### To do
Set down exactly the lines of the listing below, please, beginning with the first and ending with the line that holds "return points".

-------------------------

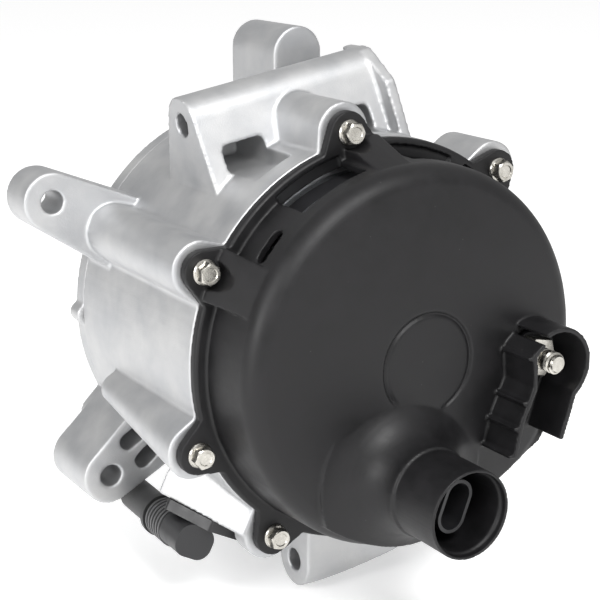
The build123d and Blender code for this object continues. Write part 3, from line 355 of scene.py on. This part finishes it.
def screwMesh(name, sizes, below):
    # a hexagon flange screw with a chamfered, slightly dished head; its seat is at y = 0, its shank runs to -below
    steps = 48
    half = sizes["flats"] / 2
    crown = half * 0.97
    base = sizes["flangeHeight"]
    top = base + sizes["head"]
    bm = bmesh.new()

    def hexagonal(angle):
        return half / math.cos((angle % (math.pi / 3)) - math.pi / 6)

    def ringAt(radiusOf, heightOf):
        points = []
        for i in range(steps):
            angle = 2 * math.pi * i / steps
            r = radiusOf(angle)
            points.append(bm.verts.new((r * mm * math.cos(angle), heightOf(angle) * mm, r * mm * math.sin(angle))))
        return points

    round1 = [(sizes["shank"] - 0.6, -below), (sizes["shank"], -below + 0.8), (sizes["shank"], 0.0),
              (sizes["flange"], 0.0), (sizes["flange"], base * 0.45), (sizes["flange"] - 0.35, base * 0.85),
              (half * 1.17, base)]
    rings = [[bm.verts.new((0, -below * mm, 0))]]
    rings += [ringAt(lambda a, r=r: r, lambda a, y=y: y) for r, y in round1]
    rings.append(ringAt(lambda a: hexagonal(a) - 0.05, lambda a: base + 0.15))
    rings.append(ringAt(hexagonal, lambda a: base + 0.35))
    rings.append(ringAt(hexagonal, lambda a: top - 0.12 - (hexagonal(a) - crown) * 0.6))
    rings.append(ringAt(lambda a: min(hexagonal(a), crown) * 0.985, lambda a: top))
    rings.append(ringAt(lambda a: crown * 0.72, lambda a: top))
    rings.append(ringAt(lambda a: crown * 0.64, lambda a: top - sizes["dish"]))
    rings.append([bm.verts.new((0, (top - sizes["dish"]) * mm, 0))])
    joinRings(bm, rings, steps)
    mesh = bpy.data.meshes.new(name)
    bm.to_mesh(mesh)
    bm.free()
    mesh.shade_smooth()
    mesh.set_sharp_from_angle(angle=math.radians(28))
    return mesh


def placingTree():
    # puts one source piece on every point, turned about Y by the point's own angle
    tree = bpy.data.node_groups.new("placedScrews", "GeometryNodeTree")
    face = tree.interface
    face.new_socket("Geometry", in_out="INPUT", socket_type="NodeSocketGeometry")
    face.new_socket("Source", in_out="INPUT", socket_type="NodeSocketObject")
    face.new_socket("Finish", in_out="INPUT", socket_type="NodeSocketMaterial")
    face.new_socket("Size", in_out="INPUT", socket_type="NodeSocketFloat").default_value = 1.0
    face.new_socket("Geometry", in_out="OUTPUT", socket_type="NodeSocketGeometry")
    given = addNode(tree, "NodeGroupInput").outputs
    source = addNode(tree, "GeometryNodeObjectInfo", {"Object": given["Source"]})
    turn = addNode(tree, "GeometryNodeInputNamedAttribute", {"Name": "turn"}, data_type="FLOAT_VECTOR")
    placed = addNode(tree, "GeometryNodeInstanceOnPoints", {
        "Points": given["Geometry"], "Instance": source.outputs["Geometry"],
        "Rotation": turn.outputs["Attribute"], "Scale": given["Size"]})
    real = addNode(tree, "GeometryNodeRealizeInstances", {"Geometry": placed.outputs["Instances"]})
    finish = addNode(tree, "GeometryNodeSetMaterial", {"Geometry": real.outputs["Geometry"],
                                                       "Material": given["Finish"]})
    addNode(tree, "NodeGroupOutput", {"Geometry": finish.outputs["Geometry"]})
    return tree


screwPlacing = placingTree()


def socketOf(tree, name):
    return next(item.identifier for item in tree.interface.items_tree
                if item.name == name and item.in_out == "INPUT")


def placedSet(name, source, points, turns, slot):
    mesh = bpy.data.meshes.new(name)
    mesh.from_pydata(points, [], [])
    angles = mesh.attributes.new("turn", "FLOAT_VECTOR", "POINT")
    for item, turn in zip(angles.data, turns):
        item.vector = turn
    piece = newObject(name, mesh)
    setting = piece.modifiers.new("placing", "NODES")
    setting.node_group = screwPlacing
    setting[socketOf(screwPlacing, "Source")] = source
    setting[socketOf(screwPlacing, "Finish")] = finishes[slot]
    setting[socketOf(screwPlacing, "Size")] = 1.0
    frozen(piece)
    piece.data.materials.clear()
    piece.data.materials.append(finishes[slot])
    return piece


def islandCentres(node):
    # middle of each separate solid of a node, from its loose triangles
    bm = bmesh.new()
    bm.from_mesh(frame["nodes"][node].data)
    bmesh.ops.remove_doubles(bm, verts=bm.verts, dist=0.001 * mm)
    left = set(bm.verts)
    centres = []
    while left:
        queue = [left.pop()]
        island = list(queue)
        while queue:
            for edge in queue.pop().link_edges:
                for vert in edge.verts:
                    if vert in left:
                        left.remove(vert)
                        queue.append(vert)
                        island.append(vert)
        low = [min(v.co[i] for v in island) for i in range(3)]
        high = [max(v.co[i] for v in island) for i in range(3)]
        centres.append([(a + b) / 2 for a, b in zip(low, high)] + [low[1], high[1]])
    bm.free()
    return sorted(centres, key=lambda c: math.atan2(c[2], c[0]))


def screwSets():
    height = flangeScrew["head"] + flangeScrew["flangeHeight"]
    covers = islandCentres("cover_screws")
    seat = covers[0][4] / mm - height
    source = newObject("screwSource", screwMesh("screwSource", flangeScrew, seat - covers[0][3] / mm))
    cover = placedSet("coverScrews", source, [(c[0], seat * mm, c[2]) for c in covers],
                      [(0, math.radians(23.0 * i), 0) for i in range(len(covers))], "zinc_steel")
    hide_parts("cover_screws")
    bolts = islandCentres("bracket_bolts")
    seat = bolts[0][3] / mm + height
    other = newObject("boltSource", screwMesh("boltSource", flangeScrew, bolts[0][4] / mm - seat))
    bracket = placedSet("bracketBolts", other, [(c[0], seat * mm, c[2]) for c in bolts],
                        [(math.pi, math.radians(17.0 * i), 0) for i in range(len(bolts))], "zinc_steel")
    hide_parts("bracket_bolts")
    for piece in (cover, bracket):
        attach(piece, "casing")
    for piece in (source, other):
        bpy.data.objects.remove(piece)
    print("screws:", len(covers), "on the cover,", len(bolts), "on the bracket")


screwSets()


# ---- threaded output stud

stud = {"radius": 4.0, "pitch": 1.25, "depth": 0.7, "chamfer": 0.9, "endTaper": 0.5, "coreSink": 0.05,
        "headRadius": 6.2, "headHeight": 3.6, "belowNut": 9.0, "runout": 1.2}


def threadTree():
    # a V thread wound along Z round a plain core
    tree = bpy.data.node_groups.new("studThread", "GeometryNodeTree")
    face = tree.interface
    for name, value in (("Root Radius", 3.3 * mm), ("Pitch", 1.25 * mm), ("Turns", 8.0), ("Depth", 0.7 * mm)):
        face.new_socket(name, in_out="INPUT", socket_type="NodeSocketFloat").default_value = value
    face.new_socket("Finish", in_out="INPUT", socket_type="NodeSocketMaterial")
    face.new_socket("Geometry", in_out="OUTPUT", socket_type="NodeSocketGeometry")
    given = addNode(tree, "NodeGroupInput").outputs
    height = addNode(tree, "ShaderNodeMath", {0: given["Pitch"], 1: given["Turns"]}, operation="MULTIPLY")
    winding = addNode(tree, "GeometryNodeCurveSpiral", {
        "Resolution": 40, "Rotations": given["Turns"], "Start Radius": given["Root Radius"],
        "End Radius": given["Root Radius"], "Height": height.outputs[0]})
    ridge = addNode(tree, "GeometryNodeCurvePrimitiveCircle", {"Resolution": 4, "Radius": given["Depth"]})
    wound = addNode(tree, "GeometryNodeCurveToMesh", {"Curve": winding.outputs["Curve"],
                                                      "Profile Curve": ridge.outputs["Curve"], "Fill Caps": True})
    real = addNode(tree, "GeometryNodeRealizeInstances", {"Geometry": wound.outputs["Mesh"]})
    finish = addNode(tree, "GeometryNodeSetMaterial", {"Geometry": real.outputs["Geometry"],
                                                       "Material": given["Finish"]})
    addNode(tree, "NodeGroupOutput", {"Geometry": finish.outputs["Geometry"]})
    return tree


def outputStud():
    low, high = [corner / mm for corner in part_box("output_stud")]
    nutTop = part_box("stud_nut")[1].y / mm
    x, z = (low.x + high.x) / 2, (low.z + high.z) / 2
    root = stud["radius"] - stud["depth"]
    top = high.y
    core = root - stud["coreSink"]
    headTop = low.y + stud["headHeight"]
    body = turnedMesh("outputStud", [
        (0, low.y), (stud["headRadius"], low.y), (stud["headRadius"], headTop), (core, headTop),
        (core, top - stud["chamfer"]), (root - stud["endTaper"], top), (0, top)], 64)
    threadLow = nutTop - stud["belowNut"]
    turns = (top - stud["runout"] - threadLow) / stud["pitch"]
    tree = threadTree()
    thread = newObject("studThread", bpy.data.meshes.new("studThread"))
    setting = thread.modifiers.new("thread", "NODES")
    setting.node_group = tree
    for name, value in (("Root Radius", root * mm), ("Pitch", stud["pitch"] * mm), ("Turns", turns),
                        ("Depth", stud["depth"] * mm)):
        setting[socketOf(tree, name)] = value
    setting[socketOf(tree, "Finish")] = finishes["zinc_steel"]
    frozen(thread)
    thread.data.transform(Matrix.Translation((x * mm, threadLow * mm, z * mm)) @ Matrix.Rotation(-math.pi / 2, 4, "X"))
    body.transform(Matrix.Translation((x * mm, 0, z * mm)))
    bm = bmesh.new()
    bm.from_mesh(body)
    bm.from_mesh(thread.data)
    bm.to_mesh(body)
    bm.free()
    bpy.data.objects.remove(thread)
    piece = newObject("outputStud", body)
    piece.data.materials.clear()
    piece.data.materials.append(finishes["zinc_steel"])
    for face in piece.data.polygons:
        face.material_index = 0
    smooth(piece, 25)
    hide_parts("output_stud")
    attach(piece, "casing")
    print("output stud with", round(turns, 1), "turns of thread")


outputStud()


# ---- stage, light and camera

def stage():
    floorHeight = cadBox[0][2] - 2 * mm
    mesh = bpy.data.meshes.new("floor")
    reach = 12.0
    mesh.from_pydata([(-reach, -reach, floorHeight), (reach, -reach, floorHeight), (reach, reach, floorHeight),
                      (-reach, reach, floorHeight)], [], [(0, 1, 2, 3)])
    floor = newObject("floor", mesh)
    material, tree, shader, place = newMaterial("paperFloor")
    setShader(shader, Base_Color=linear("#F6F6F6"), Roughness=0.9, Emission_Color=linear("#FFFFFF"),
              Emission_Strength=0.35)
    mesh.materials.append(material)
    studio(studioLight)
    scene.view_settings.view_transform = "Standard"


studioLight = {"overhead": 0.72, "horizon": 0.42, "below": 0.5}  # brightness of the surroundings by height


def studio(levels):
    # a plain studio: a bright ceiling that fades to greyer walls, and a pale floor below
    world = bpy.data.worlds.new("studio")
    world.use_nodes = True
    tree = world.node_tree
    place = addNode(tree, "ShaderNodeTexCoord").outputs["Generated"]
    height = addNode(tree, "ShaderNodeSeparateXYZ", {"Vector": place})
    up = addNode(tree, "ShaderNodeMapRange", {"Value": height.outputs["Z"], "From Min": 0.0, "From Max": 0.8,
                                              "To Min": levels["horizon"], "To Max": levels["overhead"]})
    down = addNode(tree, "ShaderNodeMapRange", {"Value": height.outputs["Z"], "From Min": -0.25, "From Max": 0.0,
                                                "To Min": levels["below"] - levels["horizon"], "To Max": 0.0})
    total = addNode(tree, "ShaderNodeMath", {0: up.outputs["Result"], 1: down.outputs["Result"]}, operation="ADD")
    background = tree.nodes["Background"]
    background.inputs["Color"].default_value = linear("#FFFFFF")
    tree.links.new(total.outputs[0], background.inputs["Strength"])
    scene.world = world


softboxes = {  # place, aim and width in metres, power in watts
    "key": ((0.15, 1.0, 0.95), (0.0, 0.1, 0.0), 0.5, 16),
    "left": ((0.95, 0.35, 0.35), (0.02, 0.05, 0.0), 0.4, 6),
}


def lights():
    for name, (spot, aim, width, power) in softboxes.items():
        lamp = bpy.data.lights.new(name, "AREA")
        lamp.size = width
        lamp.energy = power
        holder = bpy.data.objects.new(name, lamp)
        holder.location = spot
        holder.rotation_euler = (Vector(aim) - Vector(spot)).to_track_quat("-Z", "Y").to_euler()
        scene.collection.objects.link(holder)


view = {"place": (0.29779, 0.54939, 0.16171), "forward": (-0.5054, -0.8199, -0.2690), "lens": 90.15}


def camera():
    lens = bpy.data.cameras.new("camera")
    lens.lens = view["lens"]
    lens.sensor_width = 36.0
    lens.clip_start = 0.01
    holder = bpy.data.objects.new("camera", lens)
    holder.location = view["place"]
    holder.rotation_euler = Vector(view["forward"]).to_track_quat("-Z", "Y").to_euler()
    scene.collection.objects.link(holder)
    scene.camera = holder


stage()
lights()
camera()
print("stage, lights and camera set")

-------------------------

### Reply
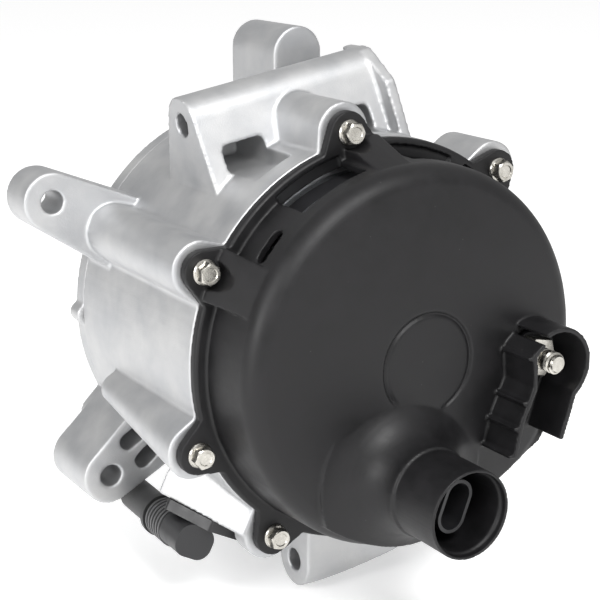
The build123d and Blender code for this object continues. Write part 3, from line 355 of scene.py on. This part finishes it.
def screwMesh(name, sizes, below):
    # a hexagon flange screw with a chamfered, slightly dished head; its seat is at y = 0, its shank runs to -below
    steps = 48
    half = sizes["flats"] / 2
    crown = half * 0.97
    base = sizes["flangeHeight"]
    top = base + sizes["head"]
    bm = bmesh.new()

    def hexagonal(angle):
        return half / math.cos((angle % (math.pi / 3)) - math.pi / 6)

    def ringAt(radiusOf, heightOf):
        points = []
        for i in range(steps):
            angle = 2 * math.pi * i / steps
            r = radiusOf(angle)
            points.append(bm.verts.new((r * mm * math.cos(angle), heightOf(angle) * mm, r * mm * math.sin(angle))))
        return points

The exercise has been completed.